● Job:
Give back the lines exactly, from the first one to the line with "const palmCream = 0xcfc3a0;", both ends included.

** START Dataset excerpt **

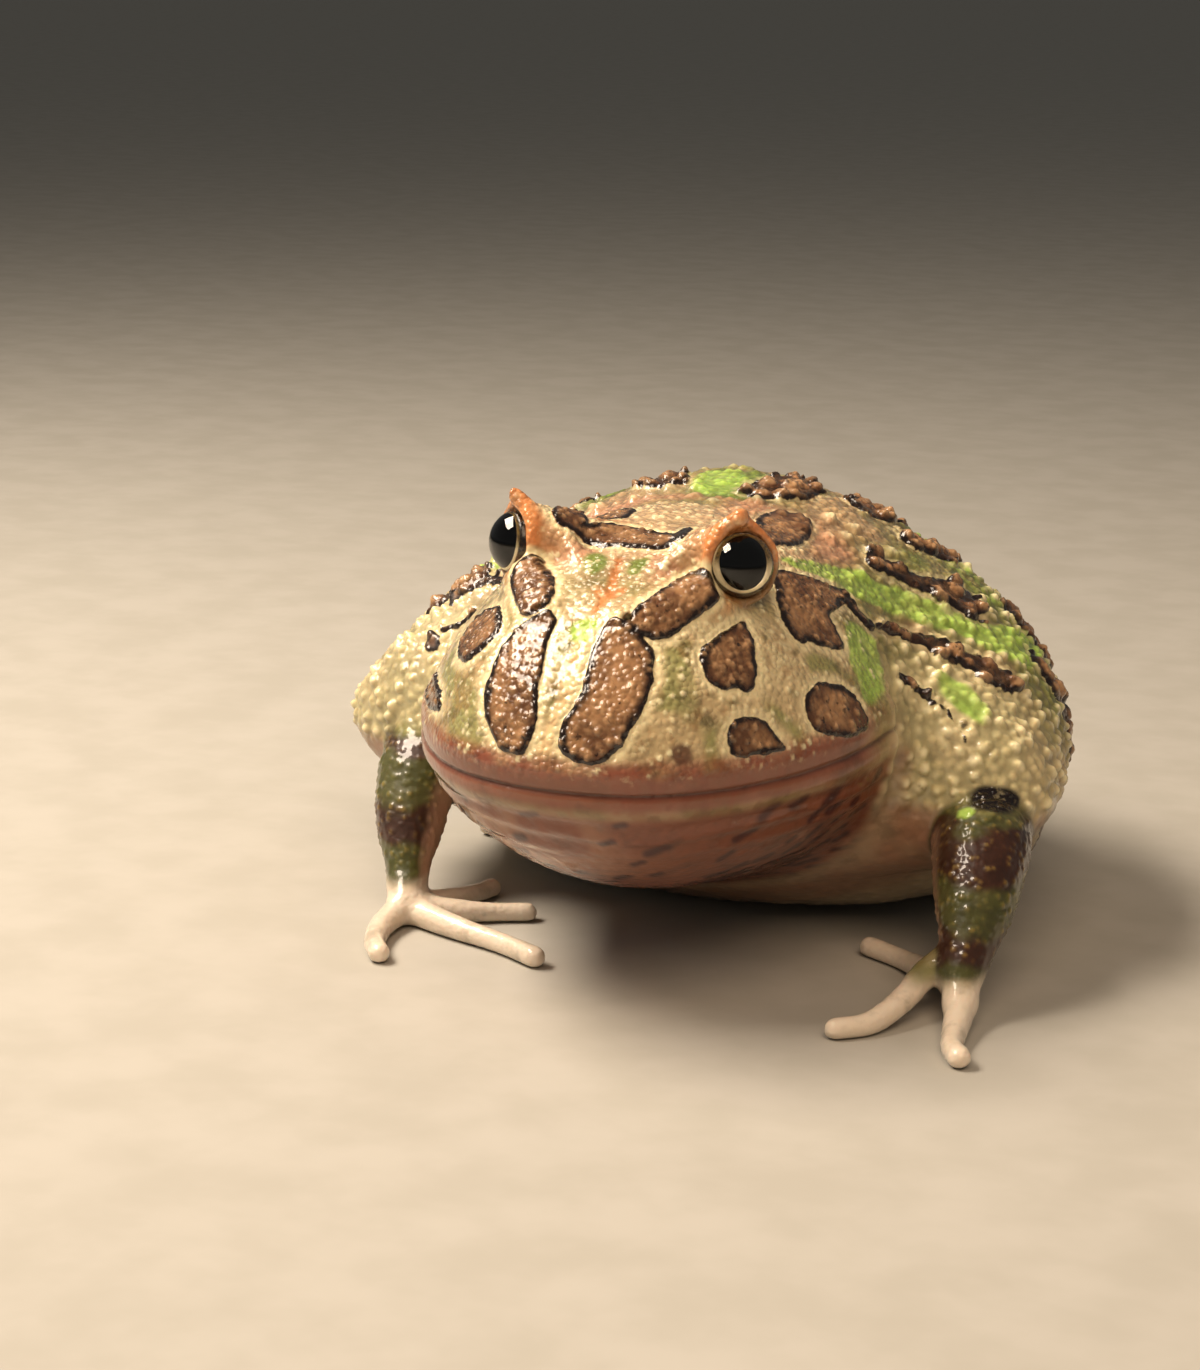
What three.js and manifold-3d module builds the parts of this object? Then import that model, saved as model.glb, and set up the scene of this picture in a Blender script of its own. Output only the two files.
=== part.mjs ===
// Argentine horned frog, adult, sitting with the head raised and turned straight ahead.
// Millimetres. The frog looks along -Y, its left side is +X, up is +Z and the floor is z = 0.
// The flesh is one smooth trunk made of rounded lumps, parted by thin cuts into head, lower jaw
// and torso; the limbs are lathed tubes bent along their bones, each cut clear of the one before.

import * as THREE from 'three';
import { mergeVertices } from 'three/addons/utils/BufferGeometryUtils.js';
import Module from 'manifold-3d';

const wasm = await Module();
wasm.setup();

const gap = 0.3;

// Colours of the animal
const oliveTan = 0x8f8a58;
const paleBelly = 0xd9c2a4;
const wartyGreen = 0x6f8a3c;
const chocolateBrown = 0x4a2c1c;
const hornOrange = 0xb5764c;
const eyeBlack = 0x0b0a0a;
const palmCream = 0xcfc3a0;

// Trunk: each lump reaches to the side, front, back, up and down of its centre;
// plan, rise and fall are the exponents of its roundness, blend is how softly it joins the rest
const lumps = {
  head: {
    centre: [0, -17.7, 26], side: 25.4, front: 30.3, back: 20, up: 20, down: 17.8,
    plan: 1.85, rise: 1.7, fall: 1.73, blend: 0,
  },
  crown: {
    centre: [0, -22, 28], side: 18.5, front: 26.6, back: 26, up: 18.4, down: 14,
    plan: 2.5, rise: 2, fall: 2, blend: 5,
  },
  nape: {
    centre: [0, -11, 25], side: 22.5, front: 22.4, back: 22.4, up: 22.1, down: 14,
    plan: 2.2, rise: 2, fall: 2, blend: 5,
  },
  shoulders: {
    centre: [-1.6, -5.8, 18.4], side: 41.3, front: 10.4, back: 21.4, up: 14.7, down: 10.1,
    plan: 2.2, rise: 2.24, fall: 2.24, blend: 4,
  },
  back: {
    centre: [-2.3, 8.4, 23.2], side: 38.2, front: 25.8, back: 37.6, up: 25.2, down: 20,
    plan: 1.8, rise: 1.56, fall: 2.1, blend: 10,
  },
  belly: {
    centre: [-2.4, 12, 15], side: 36.5, front: 22.9, back: 26, up: 16, down: 15.3,
    plan: 2.1, rise: 2.8, fall: 2.8, blend: 4,
  },
};
const trunkCentre = new THREE.Vector3(-0.8, -4, 24);
const trunkReach = 60;
const trunkSegments = 42;
const trunkRings = 40;
const snoutCrowding = 0.5;

// Ridges that run from the crown over the eye and from the eye to the nostril, as x, y, z, radius
const browRidge = [[5, -23, 44, 3.2], [9, -27.5, 46.6, 2.8], [11, -29.2, 47.8, 1.9]];
const snoutRidge = [[10.5, -31.5, 43.4, 2], [5, -38.5, 40.2, 2]];
const ridgeBlend = 2.5;

// Parting surfaces
const neckRadius = 56;
const neckCentreY = -66;
const mouthFrontY = -47.7;
const mouthCornerY = -17.7;
const mouthFrontZ = 25.7;
const mouthRise = 1.9;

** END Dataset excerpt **

● Worked solution:
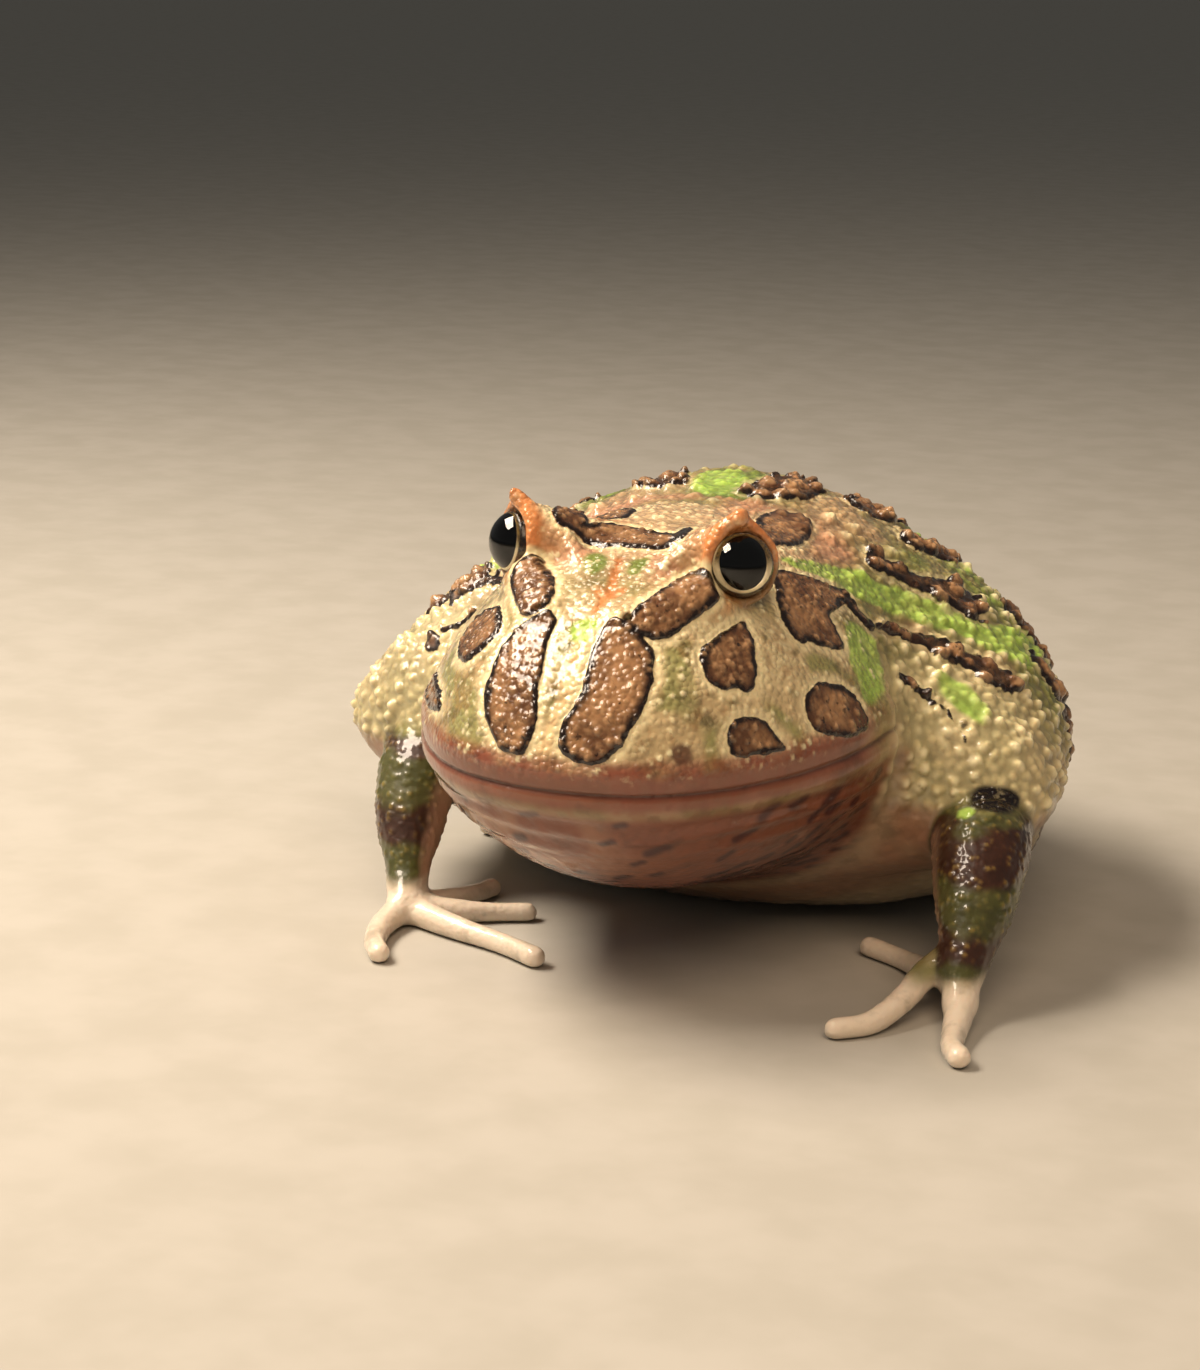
What three.js and manifold-3d module builds the parts of this object? Then import that model, saved as model.glb, and set up the scene of this picture in a Blender script of its own. Output only the two files.
=== part.mjs ===
// Argentine horned frog, adult, sitting with the head raised and turned straight ahead.
// Millimetres. The frog looks along -Y, its left side is +X, up is +Z and the floor is z = 0.
// The flesh is one smooth trunk made of rounded lumps, parted by thin cuts into head, lower jaw
// and torso; the limbs are lathed tubes bent along their bones, each cut clear of the one before.

import * as THREE from 'three';
import { mergeVertices } from 'three/addons/utils/BufferGeometryUtils.js';
import Module from 'manifold-3d';

const wasm = await Module();
wasm.setup();

const gap = 0.3;

// Colours of the animal
const oliveTan = 0x8f8a58;
const paleBelly = 0xd9c2a4;
const wartyGreen = 0x6f8a3c;
const chocolateBrown = 0x4a2c1c;
const hornOrange = 0xb5764c;
const eyeBlack = 0x0b0a0a;
const palmCream = 0xcfc3a0;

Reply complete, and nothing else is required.